Bibeault Yeah. So we are, you know, continually innovating. We really want to offer these future forward products. So when we first launched GBTC back in 2013, we were really new. And we still want to keep being new. So to that end, you know, we're listening to our investors. We're trying to hear what products people are interested in. So if you have any ideas, definitely email us at info@Grayscale.com. Or, you know, we're also thinking and looking at what's interesting to the research team. You guys are constantly like deep in the space and thinking about what might be interesting and what might be the future of crypto investment.
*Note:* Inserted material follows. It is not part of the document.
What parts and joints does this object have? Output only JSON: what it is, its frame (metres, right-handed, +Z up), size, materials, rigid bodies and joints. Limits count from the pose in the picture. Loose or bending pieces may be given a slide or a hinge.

Sonnenshein Fantastic. All right. We're going to leave it there. Thank you guys.
Bibeault Thank you.
Hoffman Okay. You guys can stay seated for a second. We are going to take a break now. We're going to come back in here at 10:20. That was a really interesting conversation. I learned a lot, there about ordinals and NFTs. It actually reminded me for a second of, the internet in the early days in these new terms that I'd never heard of before, Wi-Fi and things that we all take for granted today. But, I mean, 20 years ago, if you ask somebody where the Wi-Fi was, they had no idea what you were talking about. Similar, you know, NFTs, ordinals. This is going to become common vernacular before we break. You know, as we talked about the technology here, I'm also reminded by this thing called the Gartner Hype cycle, which is a trigger, starts a new innovation. Right? And there's all this hype about how that thing is going to get adopted and how it's going to change the world, and it doesn't happen fast enough. And so then there's this thing called the slope of disillusionment, which essentially is where's that promise? And that's when all the building happens and things get structured and built. And then you have the upslope, which is the slope of enlightenment, where these technologies start to become mainstream. So kind of like Dave's example with Amazon. You know, you can see that cycle in crypto. It started 15 years ago, had this huge promise, you know, had all of this belief that it was going to change the world came back down. And now you're seeing all of these applications building out for real purposes. So we're going to come back in here in ten minutes at 20 after, there's beverages out there. There's snacks out there. The second half of the program is really, really exciting. And so we'll be back in here in ten minutes. Thank you for all the questions. We haven't answered them all, but keep putting them in. We're going to answer them throughout the day. And the ones we don't get to we're going to follow up with you directly as well. So thank you. Thank you to the panel as well.